80s – Blue Heaven by Joe Keenan (1988) 

What’s it about? Philip Cavanaugh is surprised to hear that his best friend Gilbert is engaged to be married to Moira. There are two reasons for his surprise: Gilbert loathes Moira with every fibre of his being. But more importantly, Gilbert is flamingly gay. 

Gilbert finally confides in Phillip that the entire marriage is a sham designed to maximise the cash gifts from the family of his new Italian-American stepfather, and by the time the trio realise that said family are the Mafia, and that their little attempted fraud may well end up with the three of them wearing concrete overcoats and taking a dip in the East River, they are in too deep to walk away. 

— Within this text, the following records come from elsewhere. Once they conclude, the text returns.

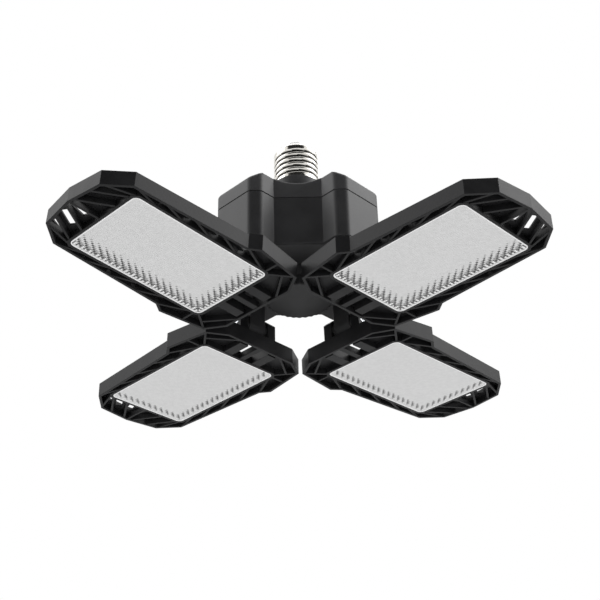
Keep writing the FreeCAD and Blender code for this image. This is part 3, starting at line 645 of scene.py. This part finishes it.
def box_plan():
    """Outline of the box, counter-clockwise from the root of the first arm."""
    side = ARM_END - ARM_CHAMFER
    flat = ARM_HALF - ARM_CHAMFER
    root, crease, shoulder = (Vector((x, -ARM_HALF)) for x in (ARM_ROOT, SLOPE_START, side))
    corner, tip = Vector((ARM_END, -flat)), Vector((ARM_END, 0))
    arm = [root] + fill_in(root, crease, SIDE_POINTS) + [crease, shoulder]
    arm += [corner] + fill_in(corner, tip, END_POINTS)
    arm += [tip] + [Vector((p.x, -p.y)) for p in reversed(arm)]
    plan = []
    for azimuth, _ in LEAVES.values():
        turned = [Matrix.Rotation(math.radians(azimuth), 2) @ p for p in arm]
        if plan:
            plan += fill_in(plan[-1], turned[0], FACE_POINTS)
        plan += turned
    return plan + fill_in(plan[-1], plan[0], FACE_POINTS)


PLAN = box_plan()
print("points in the plan:", len(PLAN))

# %% [markdown]
# ## The housing
# The lower half of the box is one moulding with a floor. Its walls stop short of the cap, which
# leaves the thin dark line round the middle of the box. A lip stands behind that line.

# %% Make the housing
EDGE = 1.2
LIP_INSET = 1.2
SEAM_GAP, SEAM_BEVEL = 0.4, 0.2
housing = bmesh.new()
rings = [(amount, UNDERSIDE + EDGE - rise) for amount, rise in reversed(quarter(EDGE))]
rim = SEAM - SEAM_GAP
rings += [(0.0, rim - SEAM_BEVEL), (SEAM_BEVEL, rim), (LIP_INSET, rim), (LIP_INSET, LIP_TOP),
          (WALL, LIP_TOP), (WALL, UNDERSIDE + FLOOR_THICK)]
loft(housing, [at_height(soften(PLAN, amount), z) for amount, z in rings])
print("housing:", len(rings), "rings")

# %% [markdown]
# A short tongue hangs from the floor under each arm and ends in a round knuckle. The bolt of a
# leaf goes through it, in a bore that the lugs hide, so none is drawn.

# %% Add the tongues
KNUCKLE, TONGUE_HALF = 5.8, 5.8
UPRIGHT = Matrix.Rotation(math.radians(90), 4, "X")


def knuckle_outline(top):
    """Side view of a tongue: straight above the hinge, round below it."""
    arc = [math.pi + math.pi * i / 16 for i in range(17)]
    round_end = [Vector((PIVOT.x + KNUCKLE * math.cos(t), PIVOT.z + KNUCKLE * math.sin(t)))
                 for t in arc]
    return round_end + [Vector((PIVOT.x + KNUCKLE, top)), Vector((PIVOT.x - KNUCKLE, top))]


tongue_top = UNDERSIDE + FLOOR_THICK / 2 - LENS_PLANE
for azimuth, _ in LEAVES.values():
    place = Matrix.Rotation(math.radians(azimuth), 4, "Z") @ Matrix.Translation((0, 0, LENS_PLANE))
    soft_prism(housing, knuckle_outline(tongue_top), -TONGUE_HALF, TONGUE_HALF, edge=0.6,
               corner=0.05, place=place @ UPRIGHT)
make_piece("moulded_housing", housing, [abs_black], "lamp_body",
           ["driver_housing"])

# %% [markdown]
# ## The cap and the neck
# The upper half is a second moulding. Its roof slopes down at the ends of the arms, and between
# two arms it is scooped out, so that in the photograph a crescent of the neck shows above its
# front edge. The roof is a net of points between the edge and the foot of the neck, and one
# function says how high it is anywhere. The neck grows out of it in a hollow curve.

# %% Shape of the roof
SCOOP_HALF, SCOOP_DEPTH = 12.3, 3.3
SCOOP_RADIUS = (SCOOP_HALF ** 2 + SCOOP_DEPTH ** 2) / (2 * SCOOP_DEPTH)
NECK_FOOT, NECK_RADIUS, NECK_FLARE = 21.0, 14.8, 7.0
NECK_HOLLOW = 2.2           # power of the curve between roof and neck
ROOF_RINGS, NECK_RINGS = 12, 10
EDGE_STEP = 0.975           # how far in the first ring of points on the roof lies


def roof_height(x, y):
    """Height of the roof, with a slope at each arm's end and a scoop between the arms."""
    along = max(abs(x + y), abs(x - y)) / math.sqrt(2)
    slope = ROOF - max(along - SLOPE_START, 0.0) * SLOPE_DROP / SLOPE_RUN
    across = min(abs(x), abs(y))
    if across >= SCOOP_HALF:
        return slope
    scoop = SCOOP_RADIUS - math.sqrt(SCOOP_RADIUS ** 2 - across ** 2) - SCOOP_DEPTH
    return min(slope, ROOF + scoop)


def on_roof(points, drop=0.0):
    """An outline laid on the roof, or lower by a drop."""
    return [Vector((p.x, p.y, roof_height(p.x, p.y) - drop)) for p in points]


def to_crease(point):
    """A step inwards from the edge: onto the start of the slope, or a little way in."""
    along = max(abs(point.x + point.y), abs(point.x - point.y)) / math.sqrt(2)
    return point * min(SLOPE_START / along, EDGE_STEP)


print("bottom of a scoop at", round(roof_height(0.0, FACE_DISTANCE), 2))

# %% [markdown]
# The stack of rings starts at the ceiling inside the cap, comes down the inner wall, turns round
# the rim and climbs outside to the roof's rounded edge and the foot of the neck.

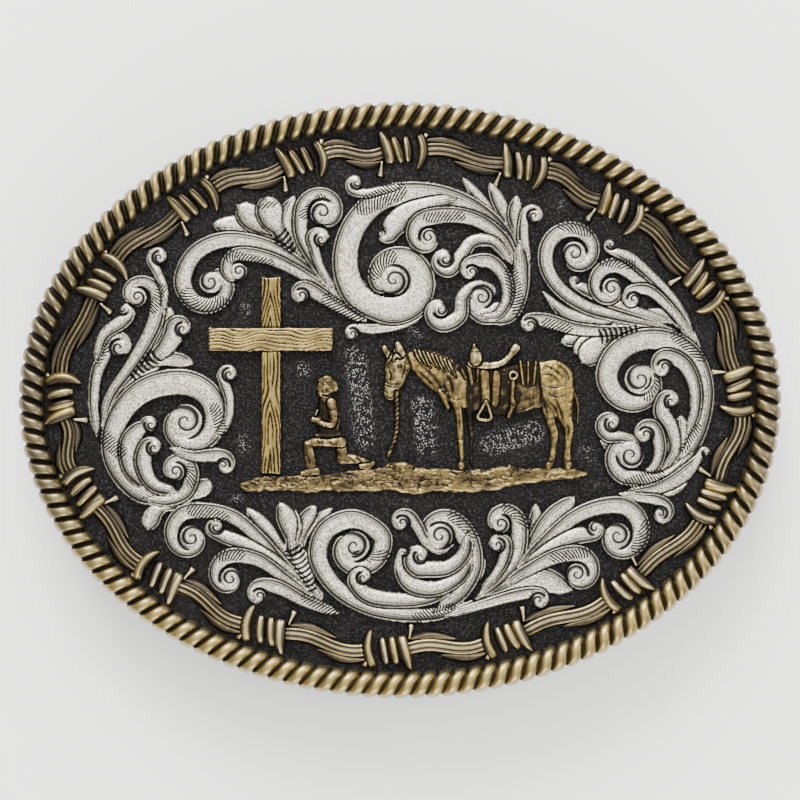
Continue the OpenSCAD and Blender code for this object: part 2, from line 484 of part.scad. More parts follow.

Joe Keenan wrote three novels featuring Gilbert and Phillip as well as a rather sweet Broadway musical before becoming a writer and Executive Producer for Fraser and working on Desperate Housewives and Glee. 

Why Should it be in the Library? Because it’s quite simply one of the funniest and best plotted / paced / written books of all time. I read it they year it was first published and it has never been off my bookshelves since.  

 

90s – The Burglar in the Library (1997) 

What’s it about? For Bernie Rhodenbarr, bookseller and compulsive burglar, a weekend at a country bed & breakfast inn takes an unexpected twist when a valuable book is stolen and dead body turns up in the library. 

Why Should it be in the Library? In the early 2000s I attended a crime fiction course at City Lit in London. On the first night we each had to declare our favourite crime writer. I, of course, made my case for Agatha Christie. But a woman who would eventually become a dear friend and mentor to me talked about this guy called Lawrence Block – an American who had written dozens of books and won dozens of prizes. Block’s not James Joyce. His career was not built on groundbreaking origination, but on consistently and conscientiously producing excellent work within a genre he clearly loves. This has to necessitate, at times, playing with the tropes of that genre, and here we find Bernie in basically a Golden Age country house mystery. Every character is not only a suspect, but suspicious; everyone has both a motive and an alibi; and circumstances conspire to ensure that the murderer must be one of the people trapped in the inn. 

Block is normally recognised for his darker Matt Scudder novels, but I think that the Bernie the Burglar books more openly reflect his sheer joy in the genre. This one’s playful but fiendishly well plotted, and I’m putting this one in to the library because it’s a book that has given me much joy by a writer whose work I admire greatly. And really, if you can’t love the books in your library, what’s the point in having a library?
 

 

00s – The Lost Army of Cambyses by Paul Sussman (2002) 

What’s it about? 523 BC: the Persian pharaoh Cambyses dispatches an army across Egypt’s western desert to destroy the oracle at Siwa. Legend has it that somewhere in the middle of the Great Dune Sea his army is overwhelmed by a sandstorm and lost forever. 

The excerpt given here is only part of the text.